I took a test today and ran across this question:$$Are\space the\space vectors\space \pmatrix{ 1\\ 1\\} and\space \pmatrix{ 1\\ 20\\} in\space the\space image\space of\space the\space matrix\space \pmatrix{ -1&1\\ 1&2\\} $$
First, the answer is yes. I gave my professor two reasons:
Reason #$1$: $$$$The matrix $A=\pmatrix{ -1&1\\ 1&2\\}$ is invertible, since it has a nonzero determinant, thus all of $\mathbb{R}^2$ is in the image of $A$. In other words, the row vectors form a basis for $\mathbb{R}^2$ since they are linearly independent and span $\mathbb{R}^2.$
She marked, "explain."
Reason #$2$:$$$$ The systems $A\vec{x_1}=\vec{b_1}$ and $A\vec{x_2}=\vec{b_2}$ are consistent where $A=\pmatrix{ -1&1\\ 1&2\\}$ and $\vec{b_1}$ and $\vec{b_2}$ are $\pmatrix{ 1\\ 1\\} and\space \pmatrix{ 1\\ 20\\}$ respectively.

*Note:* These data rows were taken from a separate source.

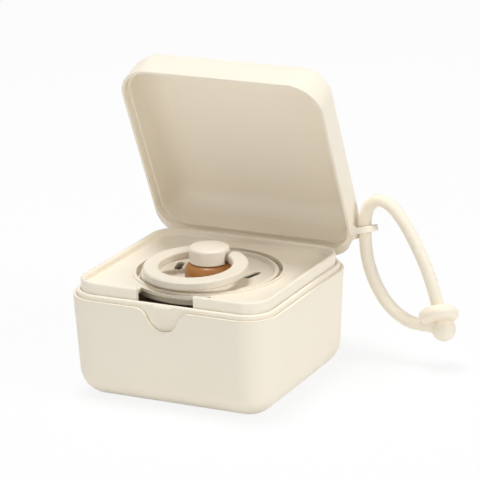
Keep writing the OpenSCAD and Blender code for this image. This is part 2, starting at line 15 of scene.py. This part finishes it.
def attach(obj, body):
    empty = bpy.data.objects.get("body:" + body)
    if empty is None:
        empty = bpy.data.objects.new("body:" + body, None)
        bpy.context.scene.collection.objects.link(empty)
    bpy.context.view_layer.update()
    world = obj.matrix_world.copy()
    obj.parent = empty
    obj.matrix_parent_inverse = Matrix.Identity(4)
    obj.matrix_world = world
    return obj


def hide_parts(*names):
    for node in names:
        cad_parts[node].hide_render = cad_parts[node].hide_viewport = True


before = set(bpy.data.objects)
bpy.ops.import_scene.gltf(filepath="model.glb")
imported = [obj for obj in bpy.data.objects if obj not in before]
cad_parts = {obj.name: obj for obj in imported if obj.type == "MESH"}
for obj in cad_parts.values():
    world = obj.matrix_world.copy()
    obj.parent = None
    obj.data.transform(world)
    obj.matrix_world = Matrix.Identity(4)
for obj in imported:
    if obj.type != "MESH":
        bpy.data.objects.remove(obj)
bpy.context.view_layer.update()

mm = 0.001
print("nodes:", sorted(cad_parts))


# %% [markdown]
# ## The camera
# The photograph looks down on the case from the front right, from far away through a long lens, so the
# box's edges hardly converge. The camera is placed by three angles worked out from those edges, and its
# matrix is built from the directions to its right, up and back, which avoids guessing Euler angles.

# %% Camera
camera_yaw, camera_pitch, camera_roll = -0.45816, 0.30584, -0.02406
camera_place = (0.3699, -0.72734, 0.30446)


def camera_axes(yaw, pitch, roll):
    ahead = Vector((math.sin(yaw) * math.cos(pitch), math.cos(yaw) * math.cos(pitch), -math.sin(pitch)))
    level = Vector((math.cos(yaw), -math.sin(yaw), 0))
    above = level.cross(ahead)
    right = math.cos(roll) * level + math.sin(roll) * above
    up = -math.sin(roll) * level + math.cos(roll) * above
    return right, up, -ahead


camera = bpy.data.cameras.new("camera")
camera.lens = 199.03
camera.sensor_width = 36
camera.clip_end = 20
camera_object = bpy.data.objects.new("camera", camera)
bpy.context.collection.objects.link(camera_object)
turn = Matrix(camera_axes(camera_yaw, camera_pitch, camera_roll)).transposed()
camera_object.matrix_world = Matrix.Translation(camera_place) @ turn.to_4x4()
bpy.context.scene.camera = camera_object
print("camera looks along", [round(v, 3) for v in -turn.col[2]])


# %% [markdown]
# ## The strap
# The strap is a solid silicone cord, a little over 4 mm thick. It runs from the tab's neck up through the
# lid's eyelet, over in a tight bow and down through the tab to the ball. It could be a mesh swept ring by
# ring, but a curve with a round bevel is simpler, and its points are the very ones that the solid follows.

# %% The strap's route, left leg first
strap_plane = 36.5
strap_diameter = 4.2
strap_knots = [
    (58.4, 14.2), (55.5, 14.4), (52.5, 15.6), (49.4, 17.6), (46.4, 20.6), (43.9, 24.2), (41.9, 28.2),
    (40.4, 32.6), (39.5, 37), (39.2, 41), (39.2, 44.6), (39.2, 48.1), (40, 51.5), (41.6, 53.9), (43.9, 55),
    (46.8, 54.5), (49.8, 52.3), (53.7, 47.3), (57.8, 40), (61.4, 32), (64.3, 23), (66, 16.4),
]
steps = 4


def curve_point(knots, place):
    """A point on the smooth curve through the knots, at a whole number plus a fraction."""
    i = min(int(place), len(knots) - 2)
    t = place - i
    last = len(knots) - 1
    a, b, c, d = (knots[min(max(i + k, 0), last)] for k in (-1, 0, 1, 2))
    return [
        0.5 * (2 * b[k] + (c[k] - a[k]) * t + (2 * a[k] - 5 * b[k] + 4 * c[k] - d[k]) * t ** 2
               + (3 * b[k] - a[k] - 3 * c[k] + d[k]) * t ** 3)
        for k in range(2)
    ]


strap_path = []
for k in range((len(strap_knots) - 1) * steps + 1):
    x, z = curve_point(strap_knots, k / steps)
    strap_path.append(Vector((x * mm, strap_plane * mm, z * mm)))


# %% The strap's curve
def smooth_tube(name, path, diameter):
    curve = bpy.data.curves.new(name, "CURVE")
    curve.dimensions = "3D"
    spline = curve.splines.new("POLY")
    spline.points.add(len(path) - 1)
    for point, place in zip(spline.points, path):
        point.co = (*place, 1)
    spline.use_smooth = True
    curve.bevel_depth = diameter / 2
    curve.bevel_resolution = 7
    curve.use_fill_caps = True
    tube = bpy.data.objects.new(name, curve)
    bpy.context.collection.objects.link(tube)
    return tube


strap_tube = smooth_tube("strap_tube", strap_path, strap_diameter * mm)
print("strap points:", len(strap_path))


# %% [markdown]
# ## Shader maths
# A material is easier to read as a sum than as a web of nodes. One small class wraps a socket, so that
# adding or scaling two of them adds the Math node for it, and one method makes every other node.

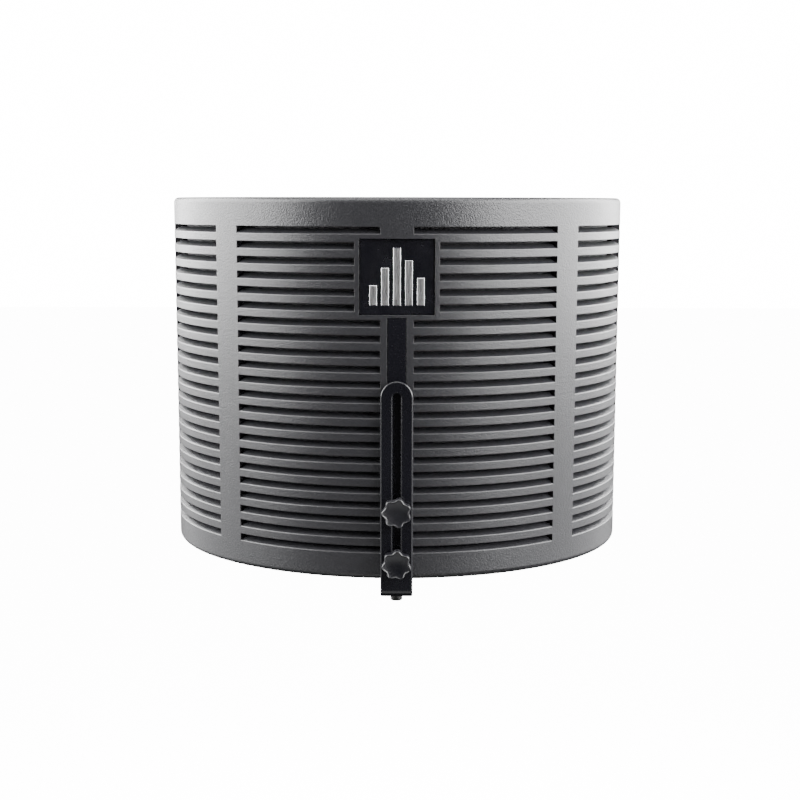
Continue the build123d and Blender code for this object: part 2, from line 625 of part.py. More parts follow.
def stand_bar():
    """Flat bar from the foot towards the microphone, with a slot for the microphone's post."""
    start = ARM_BACK_Y + BAR_START_GAP
    length = BAR_END_Y - start
    bar = Pos(0, start + length / 2, BAR_Z + BAR_THICKNESS / 2) * Box(BAR_WIDTH, length, BAR_THICKNESS)
    ends = bar.edges().filter_by(Axis.Z).group_by(Axis.Y)
    bar = fillet(ends[-1], BAR_WIDTH / 2 - 1.0)
    bar = chamfer(bar.faces().sort_by(Axis.Z)[-1].edges(), BAR_EDGE)
    slot = SlotCenterToCenter(2 * POST_TRAVEL + 1.0, POST_SLOT_WIDTH, rotation=90)
    bar -= Pos(0, POST_Y, BAR_Z - 1.0) * extrude(slot, BAR_THICKNESS + 2.0)
    bar -= Pos(0, 0, BAR_Z) * Cylinder(SOCKET_NECK_RADIUS, 4 * BAR_THICKNESS)
    for setback in FOOT_SCREW_SETBACKS:
        bar -= Pos(0, ARM_FRONT_Y + setback, BAR_Z) * Cylinder(FOOT_SCREW_RADIUS, 4 * BAR_THICKNESS)
    return bar


def stand_socket():
    """Threaded boss that screws onto a microphone stand, with a neck up through the bar."""
    body = Pos(0, 0, SOCKET_HEIGHT / 2) * Cylinder(SOCKET_RADIUS, SOCKET_HEIGHT)
    body = chamfer(body.edges().filter_by(GeomType.CIRCLE).sort_by(Axis.Z)[0], 1.0)
    for angle in (0, 180):
        flat = Location((0, 0, SOCKET_HEIGHT - 6.0), (0, 0, angle)) * Pos(SOCKET_RADIUS, 0, 0)
        body -= flat * Box(3.0, 2 * SOCKET_RADIUS, 7.0)
    neck = Cylinder(SOCKET_NECK_RADIUS, SOCKET_NECK_LENGTH)
    neck = Pos(0, 0, SOCKET_HEIGHT + SOCKET_NECK_LENGTH / 2) * neck
    body += chamfer(neck.edges().sort_by(Axis.Z)[-1], 0.8)
    body -= Pos(0, 0, SOCKET_BORE_LENGTH / 2) * Cylinder(SOCKET_BORE_RADIUS, SOCKET_BORE_LENGTH)
    return body


def socket_fasteners():
    """Washer and hexagon nut that hold the socket's neck on the bar."""
    ring = Cylinder(SOCKET_WASHER_RADIUS, SOCKET_WASHER_THICKNESS) - Cylinder(SOCKET_NECK_RADIUS, 5.0)
    washer = Pos(0, 0, BAR_TOP_Z + SOCKET_WASHER_THICKNESS / 2) * ring
    nut_z = BAR_TOP_Z + SOCKET_WASHER_THICKNESS
    hexagon = RegularPolygon(SOCKET_NUT_FLATS / 2, 6, major_radius=False)
    nut = Pos(0, 0, nut_z) * extrude(hexagon, SOCKET_NUT_HEIGHT)
    cone_radius = SOCKET_NUT_FLATS / 2 + SOCKET_NUT_HEIGHT
    crown = Pos(0, 0, nut_z + SOCKET_NUT_HEIGHT / 2) * Cone(
        cone_radius + 0.3, cone_radius - SOCKET_NUT_HEIGHT + 0.3, SOCKET_NUT_HEIGHT
    )
    nut = nut & crown
    nut -= Pos(0, 0, nut_z) * Cylinder(SOCKET_NECK_RADIUS, 4 * SOCKET_NUT_HEIGHT)
    return washer, nut


def mic_post():
    """Post with a hexagon shoulder on the bar, a neck down through its slot and a threaded top."""
    base = BAR_TOP_Z + BODY_GAP
    shoulder = Pos(0, 0, base) * extrude(
        RegularPolygon(POST_SHOULDER_FLATS / 2, 6, major_radius=False), POST_SHOULDER_HEIGHT
    )
    body_top = POST_TOP_Z - POST_THREAD_LENGTH
    body_base = base + POST_SHOULDER_HEIGHT
    body = Pos(0, 0, (body_top + body_base) / 2) * Cylinder(POST_BODY_RADIUS, body_top - body_base)
    thread = Pos(0, 0, body_top + POST_THREAD_LENGTH / 2) * Cylinder(THREAD_RADIUS, POST_THREAD_LENGTH)
    thread = chamfer(thread.edges().filter_by(GeomType.CIRCLE).sort_by(Axis.Z)[-1], 1.0)
    neck_low = BAR_Z - POST_NECK_REACH
    neck = Pos(0, 0, (neck_low + base) / 2) * Cylinder(POST_NECK_RADIUS, base - neck_low)
    neck = chamfer(neck.edges().sort_by(Axis.Z)[0], 0.8)
    return Pos(0, POST_Y, 0) * (shoulder + body + thread + neck)


def post_fasteners():
    """Washer and lobed hand nut that clamp the post from under the bar."""
    washer_top = BAR_Z - BODY_GAP
    ring = Cylinder(POST_WASHER_RADIUS, POST_WASHER_THICKNESS) - Cylinder(POST_NECK_RADIUS, 5.0)
    washer = Pos(0, POST_Y, washer_top - POST_WASHER_THICKNESS / 2) * ring
    nut_top = washer_top - POST_WASHER_THICKNESS - BODY_GAP
    outline = lobed_outline(POST_NUT_RADIUS, POST_NUT_LOBE_DEPTH, POST_NUT_LOBES, 0)
    nut = extrude(outline, POST_NUT_LENGTH)
    nut = chamfer(nut.faces().sort_by(Axis.Z)[0].edges(), 0.8)
    nut -= Cylinder(POST_NECK_RADIUS + RUNNING_CLEARANCE, 4 * POST_NUT_LENGTH)
    return washer, Pos(0, POST_Y, nut_top - POST_NUT_LENGTH) * nut


parts = {"outer_shell": outer_shell()}
parts["badge_plate"], parts["badge_level_bars"] = badge()
parts["spine_strip"] = spine_strip()
parts["knob_inserts"] = knob_inserts()
parts["outer_wool"] = layer(OUTER_WOOL)
parts["foil_sheet"] = foil_sheet()
parts["spacer_ribs"] = spacer_ribs()
parts["inner_wool"] = layer(INNER_WOOL)
parts["inner_foam"] = inner_foam()
parts["top_rail"] = rail(True)
parts["bottom_rail"] = rail(False)
parts["rail_screws"] = rail_screws()
parts["left_end_post"] = end_post(-1)
parts["right_end_post"] = end_post(1)
parts["post_screws"] = post_screws()
parts["bracket_arm"] = bracket_arm()
parts["arm_pad"] = arm_pad()
parts["foot_screws"], parts["foot_washers"] = foot_fasteners()
for name in KNOB_DROPS:
    parts[f"{name}_knob"], parts[f"{name}_knob_stud"], parts[f"{name}_knob_washer"] = knob(name)
parts["stand_bar"] = stand_bar()
parts["stand_socket"] = stand_socket()
parts["socket_washer"], parts["socket_nut"] = socket_fasteners()
parts["mic_post"] = mic_post()
parts["post_washer"], parts["post_nut"] = post_fasteners()

os.makedirs("parts", exist_ok=True)
for name, part in parts.items():
    export_step(part, f"parts/{name}.step")
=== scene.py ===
"""Looks of the microphone isolation shield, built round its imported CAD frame. Metres."""

import json
from math import cos, pi, radians, sin, sqrt

import bmesh
import bpy
from mathutils import Matrix, Vector, noise


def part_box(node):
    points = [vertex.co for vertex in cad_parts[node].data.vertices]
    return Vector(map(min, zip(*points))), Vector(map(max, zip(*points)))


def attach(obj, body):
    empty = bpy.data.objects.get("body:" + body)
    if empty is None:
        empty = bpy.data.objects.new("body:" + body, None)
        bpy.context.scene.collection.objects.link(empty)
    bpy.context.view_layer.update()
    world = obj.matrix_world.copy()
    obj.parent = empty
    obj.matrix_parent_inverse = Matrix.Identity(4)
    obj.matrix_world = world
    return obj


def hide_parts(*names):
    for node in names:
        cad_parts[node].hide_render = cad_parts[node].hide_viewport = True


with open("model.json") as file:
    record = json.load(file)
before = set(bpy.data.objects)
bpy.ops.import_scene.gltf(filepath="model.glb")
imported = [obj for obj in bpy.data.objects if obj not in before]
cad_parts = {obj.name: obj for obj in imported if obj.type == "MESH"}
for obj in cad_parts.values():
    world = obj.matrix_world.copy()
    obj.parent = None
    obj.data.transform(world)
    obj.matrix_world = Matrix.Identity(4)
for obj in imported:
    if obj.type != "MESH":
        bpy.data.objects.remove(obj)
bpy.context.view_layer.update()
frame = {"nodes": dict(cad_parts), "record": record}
nodes = frame["nodes"]

MM = 0.001
UM = 0.000001

# --- places read from the frame ---
SHELL_LOW, SHELL_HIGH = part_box("outer_shell")
RADIUS = (SHELL_HIGH.x - SHELL_LOW.x) / 2
AXIS_Y = SHELL_LOW.y + RADIUS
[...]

$$$$I feel as if this is ample reason and explanation for the question in absence of a proof which was not required. Is there anything wrong with my answer? Even after asking my prof, I still could not see my error or where there was an ambiguity in my first reason.
I don't see anything wrong, but it is a bit of a laundry list. One challenge of grading someones math is trying to figure out if they actually understand the words they are using.
Unless she asked for two reasons, you should only give one correct answer. You could say, for example, that since the determinant is $-3$, the linear map is surjective. There might be some theorem she specifically wanted you to state.
One guaranteed correct answer is to just demonstrate that they are in the image. It is easy to calculate the inverse of a $2\times 2$ matrix, so you should be able to find a preimage for $(1, 1)$ and $(1,20)$ directly.